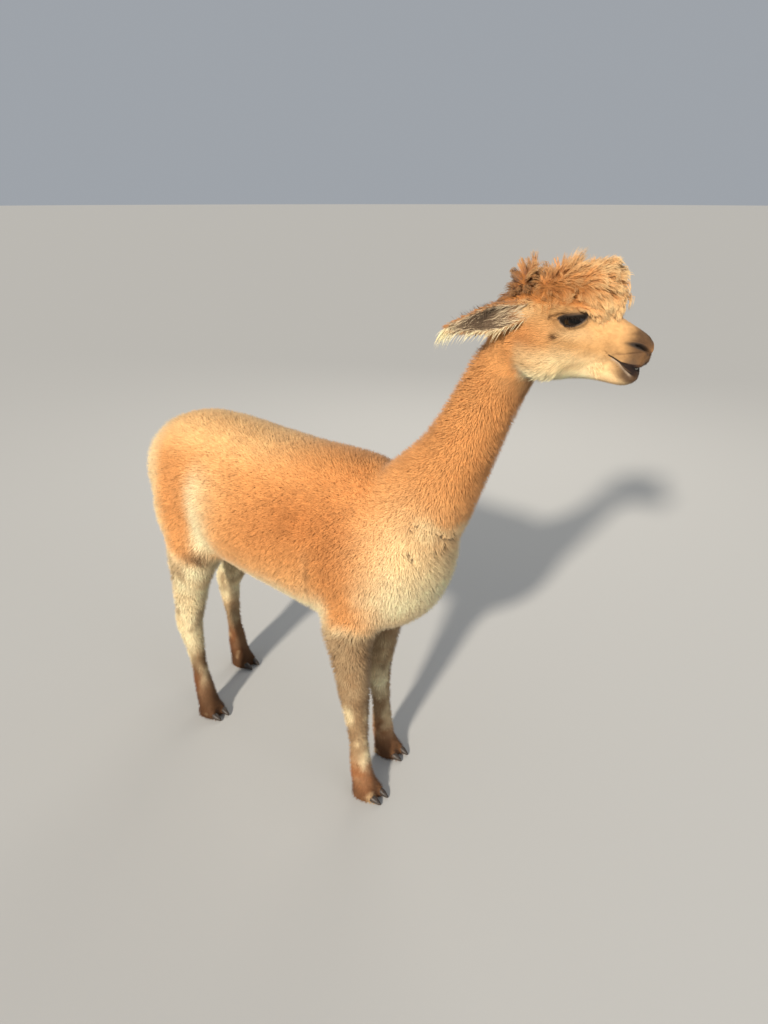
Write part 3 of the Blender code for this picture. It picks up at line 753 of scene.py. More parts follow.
def leg_colour(points, colour, mottle):
    """Cream legs with brown patches, darker behind, painted shade at the fore knees, and rusty feet
    darkened by dirt and painted shadow; a dark spot on the right stifle.
    """
    x, y, z = points.T
    hind = x < HIND_LEGS
    left_hind = hind & (y > 0)
    patches = noise(points, 0.050, 21) + 0.5 * noise(points, 0.018, 22)
    top = np.where(hind, 0.545, 0.508) + 0.014 * mottle
    below = 1 - ramp(-0.040, 0.020, z - top)
    pale = mix(plain(CREAM, len(points)), PALE_CREAM, 0.6 + 0.5 * mottle)
    colour = colour * (1 - below[:, None]) + pale * below[:, None]
    fore_brown = np.where(hind, 0.0, 0.84) * (1 - ramp(0.46, 0.51, z)) * ramp(0.11, 0.17, z)
    broken = ramp(-0.6, 0.2, patches + 0.12 + 0.25 * ramp(0.26, 0.32, z))
    colour = mix(colour, LEG_BROWN, below * fore_brown * broken)
    colour = mix(colour, LEG_BROWN, below * 0.60 * ramp(0.15, 0.65, patches))
    foot_x = np.where(hind, FEET["hind_right"][0], FEET["fore_right"][0])
    foot_x = np.where(left_hind, FEET["hind_left"][0], foot_x)
    foot_x = np.where(~hind & (y > 0), FEET["fore_left"][0], foot_x)
    behind = ramp(-0.02, 0.03, foot_x - x)
    lower = 1 - np.where(hind, ramp(0.17, 0.26, z), ramp(0.22, 0.32, z))
    stain = ramp(-0.5, 0.5, patches + 0.9 * behind - 0.35) * np.where(left_hind, 0.6, 1.0)
    colour = mix(colour, LEG_BROWN, lower * np.where(hind, 0.95, 0.72) * stain)
    colour = mix(colour, SPOT, 0.60 * (1 - ramp(0.15, 0.22, z)) * hind * stain)
    # Painted shade in the crease of the fore knees.
    knee_crease_shade = hump(z - 0.276, 0.015) * ~hind * ramp(-0.03, 0.03, x - foot_x + 0.02)
    colour = mix(colour, SPOT, 0.42 * knee_crease_shade)
    rust_top = np.where(hind, 0.145, 0.105) + 0.024 * patches
    rust = np.array(RUST) * np.where(hind, 0.55, 0.90)[:, None]
    colour = mix(colour, rust, 0.88 * (1 - ramp(-0.045, 0.045, z - rust_top)))
    # Darker towards the ground, most on the hind feet: partly dirt, partly painted shadow round the
    # feet.
    dirt_and_shadow = 1 - ramp(0.015, np.where(hind, 0.120, 0.070), z + 0.012 * patches)
    colour = mix(colour, SPOT, dirt_and_shadow * np.where(hind, 0.90, 0.70))
    colour = mix(colour, CREAM, 0.35 * ramp(0.35, 0.9, patches) * (z < rust_top))
    stifle = ball(points, (-0.382, -0.146, 0.535), (0.019, 0.06, 0.020))
    halo = ball(points, (-0.392, -0.146, 0.537), (0.045, 0.06, 0.030))
    colour = mix(colour, LEG_BROWN, 0.70 * halo * ramp(-0.9, 0.1, patches))
    colour = mix(colour, SPOT, 0.70 * stifle * ramp(-1.3, -0.2, patches))
    hock = ball(points, (-0.562, 0.15, 0.215), (0.022, 0.05, 0.022))
    return mix(colour, RUST, 0.8 * hock)


def muzzle_colour(face, head, mottle):
    """Grey-brown nose and lips, nostrils dark with painted shade, the pale edge of the mouth, and
    painted shade inside it, below the nostrils, in the lip crease and where the lips meet.
    """
    near = folded(head)
    x, y, z = near.T
    along, above = mouth_levels(head)
    tip = ramp(0.080, 0.102, x - 0.10 * (z + 0.04) + 0.005 * mottle)
    face = mix(face, MUZZLE, 0.86 * tip)
    wing = ball(near, (0.110, 0.022, -0.036), (0.027, 0.024, 0.020))
    face = mix(face, MUZZLE, 0.95 * wing)
    upper = hump(above - 0.0050, 0.0100) * ramp(-0.012, 0.010, along)
    face = mix(face, LIP, (0.30 + 0.55 * ramp(0.022, 0.046, along)) * upper)
    lower = ramp(0.006, 0.026, along) * (1 - ramp(-0.010, -0.002, above))
    lower = lower * ramp(-0.042, -0.018, above)
    face = mix(face, LIP, (0.50 + 0.42 * ramp(0.020, 0.048, along)) * lower)
    chin = ramp(0.000, 0.020, along) * (1 - ramp(-0.034, -0.022, above))
    face = mix(face, CREAM, 0.35 * chin)
    level, _ = nostril_level(head)
    # Painted shade in and round each nostril's pit.
    face = mix(face, DARK_SKIN, 1 - ramp(1.1, 2.2, level))
    # Painted shade in the groove below each nostril.
    face = mix(face, DARK_SKIN, 0.85 * ball(near, *WING_GROOVE))
    lip_out = 0.038 * np.sqrt(np.clip(1 - ((x - 0.060) / 0.048) ** 2, 0, 1))
    inside = 1 - ramp(-0.0045, -0.0015, y - lip_out)
    gape = (np.abs(above + 0.001) < gape_half(along)) & (along > 0.002)
    lip_edge = hump(above + 0.0026 + gape_half(along), 0.0022) * ramp(0.004, 0.012, along)
    face = mix(face, INNER_LIP, 0.90 * lip_edge * (1 - ramp(0.044, 0.054, along)) * (x < 0.13))
    face = mix(face, LIP, 0.85 * gape)
    # Painted shadow inside the mouth.
    face = mix(face, MOUTH_SHADOW, 0.94 * gape * np.maximum(inside, above > -0.70 * gape_half(along)))
    # Painted shade in the crease above the upper lip.
    face = mix(face, MUZZLE, 0.55 * lip_crease(near))
    face = mix(face, MUZZLE, 0.60 * ball(near, (0.099, 0.018, -0.0185), (0.009, 0.014, 0.003)))
    # Painted shade along the line where the lips meet.
    lip_line_shade = hump(above, 0.0016) * ramp(-0.002, 0.003, along) * (1 - ramp(0.030, 0.045, along))
    return mix(face, DARK_SKIN, 0.85 * lip_line_shade)


def lid_colour(face, head):
    """Dark lids with a pale rim below, dark corners deepened by painted shade, painted shade in the
    folds round the lids, and a painted shadow of the forelock beside the crown.
    """
    near = folded(head)
    x = near[:, 0]
    out = eye_distance(head)
    _, over = lid_distance(near)
    dark = 1 - ramp(0.0015, 0.0048, out)
    arch = np.sqrt(np.clip(1 - ((x + 0.004) / 0.029) ** 2, 0, 1))
    lid = (1 - ramp(0.0010 + 0.0035 * arch, 0.0020 + 0.0065 * arch, out)) * over
    face = mix(face, LID, 0.92 * lid)
    # Dark corners: partly dark skin, partly painted shade in the corners of the eye.
    corner = ball(near, (0.0225, 0.05, 0.0072), (0.008, 0.03, 0.0045))
    corner += ball(near, (-0.0285, 0.05, -0.0016), (0.007, 0.03, 0.0028))
    face = mix(face, DARK_SKIN, np.maximum(dark, corner))
    face = mix(face, LID_RIM, 0.7 * hump(out - 0.0030, 0.0012) * np.where(over, 0.0, 1.0))
    # Painted shade in the folds round the lids.
    face = mix(face, MUZZLE, 0.35 * hump(out - 0.0065, 0.0030))
    # Painted shadow of the forelock on the face beside the crown.
    forelock_shadow = ball(near, (0.030, 0.050, 0.013), (0.022, 0.03, 0.013))
    return mix(face, LEG_BROWN, 0.75 * forelock_shadow * np.where(out > 0.003, 1.0, 0.0))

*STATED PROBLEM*
Extract each line from the listing above, please, and repeat it exactly.

*RESPONSE BELOW*
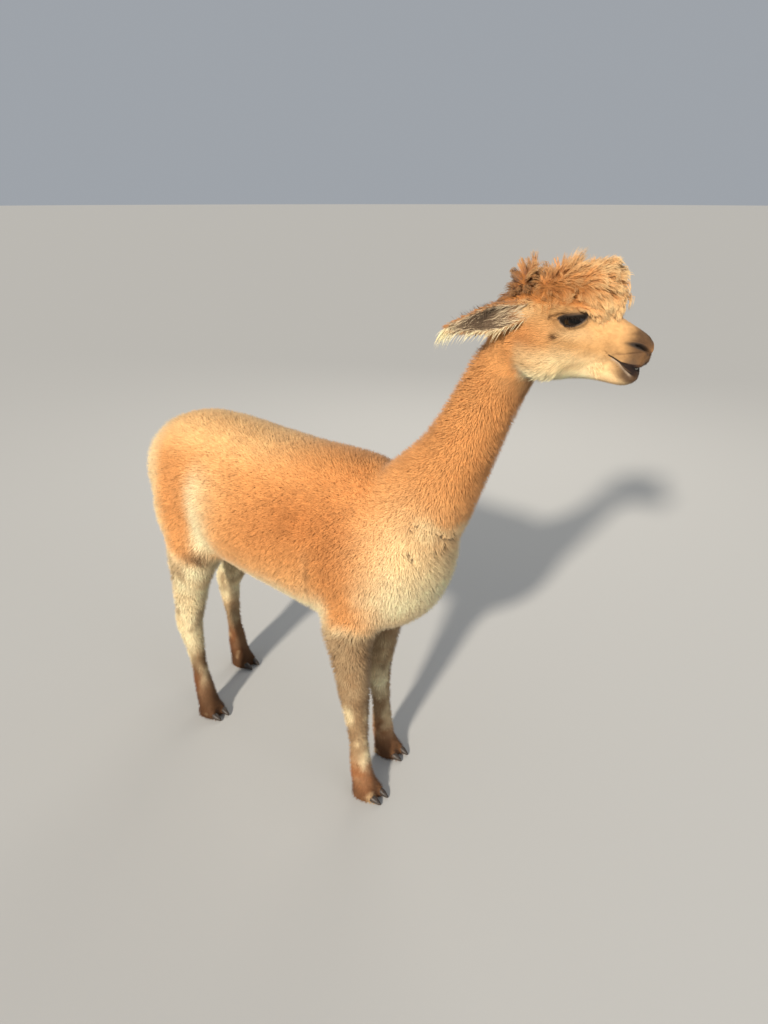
Write part 3 of the Blender code for this picture. It picks up at line 753 of scene.py. More parts follow.
def leg_colour(points, colour, mottle):
    """Cream legs with brown patches, darker behind, painted shade at the fore knees, and rusty feet
    darkened by dirt and painted shadow; a dark spot on the right stifle.
    """
    x, y, z = points.T
    hind = x < HIND_LEGS
    left_hind = hind & (y > 0)
    patches = noise(points, 0.050, 21) + 0.5 * noise(points, 0.018, 22)
    top = np.where(hind, 0.545, 0.508) + 0.014 * mottle
    below = 1 - ramp(-0.040, 0.020, z - top)
    pale = mix(plain(CREAM, len(points)), PALE_CREAM, 0.6 + 0.5 * mottle)
    colour = colour * (1 - below[:, None]) + pale * below[:, None]
    fore_brown = np.where(hind, 0.0, 0.84) * (1 - ramp(0.46, 0.51, z)) * ramp(0.11, 0.17, z)
    broken = ramp(-0.6, 0.2, patches + 0.12 + 0.25 * ramp(0.26, 0.32, z))
    colour = mix(colour, LEG_BROWN, below * fore_brown * broken)
    colour = mix(colour, LEG_BROWN, below * 0.60 * ramp(0.15, 0.65, patches))
    foot_x = np.where(hind, FEET["hind_right"][0], FEET["fore_right"][0])
    foot_x = np.where(left_hind, FEET["hind_left"][0], foot_x)
    foot_x = np.where(~hind & (y > 0), FEET["fore_left"][0], foot_x)
    behind = ramp(-0.02, 0.03, foot_x - x)
    lower = 1 - np.where(hind, ramp(0.17, 0.26, z), ramp(0.22, 0.32, z))
    stain = ramp(-0.5, 0.5, patches + 0.9 * behind - 0.35) * np.where(left_hind, 0.6, 1.0)
    colour = mix(colour, LEG_BROWN, lower * np.where(hind, 0.95, 0.72) * stain)
    colour = mix(colour, SPOT, 0.60 * (1 - ramp(0.15, 0.22, z)) * hind * stain)
    # Painted shade in the crease of the fore knees.
    knee_crease_shade = hump(z - 0.276, 0.015) * ~hind * ramp(-0.03, 0.03, x - foot_x + 0.02)
    colour = mix(colour, SPOT, 0.42 * knee_crease_shade)
    rust_top = np.where(hind, 0.145, 0.105) + 0.024 * patches
    rust = np.array(RUST) * np.where(hind, 0.55, 0.90)[:, None]
    colour = mix(colour, rust, 0.88 * (1 - ramp(-0.045, 0.045, z - rust_top)))
    # Darker towards the ground, most on the hind feet: partly dirt, partly painted shadow round the
    # feet.
    dirt_and_shadow = 1 - ramp(0.015, np.where(hind, 0.120, 0.070), z + 0.012 * patches)
    colour = mix(colour, SPOT, dirt_and_shadow * np.where(hind, 0.90, 0.70))
    colour = mix(colour, CREAM, 0.35 * ramp(0.35, 0.9, patches) * (z < rust_top))
    stifle = ball(points, (-0.382, -0.146, 0.535), (0.019, 0.06, 0.020))
    halo = ball(points, (-0.392, -0.146, 0.537), (0.045, 0.06, 0.030))
    colour = mix(colour, LEG_BROWN, 0.70 * halo * ramp(-0.9, 0.1, patches))
    colour = mix(colour, SPOT, 0.70 * stifle * ramp(-1.3, -0.2, patches))
    hock = ball(points, (-0.562, 0.15, 0.215), (0.022, 0.05, 0.022))
    return mix(colour, RUST, 0.8 * hock)


def muzzle_colour(face, head, mottle):
    """Grey-brown nose and lips, nostrils dark with painted shade, the pale edge of the mouth, and
    painted shade inside it, below the nostrils, in the lip crease and where the lips meet.
    """
    near = folded(head)
    x, y, z = near.T
    along, above = mouth_levels(head)
    tip = ramp(0.080, 0.102, x - 0.10 * (z + 0.04) + 0.005 * mottle)
    face = mix(face, MUZZLE, 0.86 * tip)
    wing = ball(near, (0.110, 0.022, -0.036), (0.027, 0.024, 0.020))
    face = mix(face, MUZZLE, 0.95 * wing)
    upper = hump(above - 0.0050, 0.0100) * ramp(-0.012, 0.010, along)
    face = mix(face, LIP, (0.30 + 0.55 * ramp(0.022, 0.046, along)) * upper)
    lower = ramp(0.006, 0.026, along) * (1 - ramp(-0.010, -0.002, above))
    lower = lower * ramp(-0.042, -0.018, above)
    face = mix(face, LIP, (0.50 + 0.42 * ramp(0.020, 0.048, along)) * lower)
    chin = ramp(0.000, 0.020, along) * (1 - ramp(-0.034, -0.022, above))
    face = mix(face, CREAM, 0.35 * chin)
    level, _ = nostril_level(head)
    # Painted shade in and round each nostril's pit.
    face = mix(face, DARK_SKIN, 1 - ramp(1.1, 2.2, level))
    # Painted shade in the groove below each nostril.
    face = mix(face, DARK_SKIN, 0.85 * ball(near, *WING_GROOVE))
    lip_out = 0.038 * np.sqrt(np.clip(1 - ((x - 0.060) / 0.048) ** 2, 0, 1))
    inside = 1 - ramp(-0.0045, -0.0015, y - lip_out)
    gape = (np.abs(above + 0.001) < gape_half(along)) & (along > 0.002)
    lip_edge = hump(above + 0.0026 + gape_half(along), 0.0022) * ramp(0.004, 0.012, along)
    face = mix(face, INNER_LIP, 0.90 * lip_edge * (1 - ramp(0.044, 0.054, along)) * (x < 0.13))
    face = mix(face, LIP, 0.85 * gape)
    # Painted shadow inside the mouth.
    face = mix(face, MOUTH_SHADOW, 0.94 * gape * np.maximum(inside, above > -0.70 * gape_half(along)))
    # Painted shade in the crease above the upper lip.
    face = mix(face, MUZZLE, 0.55 * lip_crease(near))
    face = mix(face, MUZZLE, 0.60 * ball(near, (0.099, 0.018, -0.0185), (0.009, 0.014, 0.003)))
    # Painted shade along the line where the lips meet.
    lip_line_shade = hump(above, 0.0016) * ramp(-0.002, 0.003, along) * (1 - ramp(0.030, 0.045, along))
    return mix(face, DARK_SKIN, 0.85 * lip_line_shade)


def lid_colour(face, head):
    """Dark lids with a pale rim below, dark corners deepened by painted shade, painted shade in the
    folds round the lids, and a painted shadow of the forelock beside the crown.
    """
    near = folded(head)
    x = near[:, 0]
    out = eye_distance(head)
    _, over = lid_distance(near)
    dark = 1 - ramp(0.0015, 0.0048, out)
    arch = np.sqrt(np.clip(1 - ((x + 0.004) / 0.029) ** 2, 0, 1))
    lid = (1 - ramp(0.0010 + 0.0035 * arch, 0.0020 + 0.0065 * arch, out)) * over
    face = mix(face, LID, 0.92 * lid)
    # Dark corners: partly dark skin, partly painted shade in the corners of the eye.
    corner = ball(near, (0.0225, 0.05, 0.0072), (0.008, 0.03, 0.0045))
    corner += ball(near, (-0.0285, 0.05, -0.0016), (0.007, 0.03, 0.0028))
    face = mix(face, DARK_SKIN, np.maximum(dark, corner))
    face = mix(face, LID_RIM, 0.7 * hump(out - 0.0030, 0.0012) * np.where(over, 0.0, 1.0))
    # Painted shade in the folds round the lids.
    face = mix(face, MUZZLE, 0.35 * hump(out - 0.0065, 0.0030))
    # Painted shadow of the forelock on the face beside the crown.
    forelock_shadow = ball(near, (0.030, 0.050, 0.013), (0.022, 0.03, 0.013))
    return mix(face, LEG_BROWN, 0.75 * forelock_shadow * np.where(out > 0.003, 1.0, 0.0))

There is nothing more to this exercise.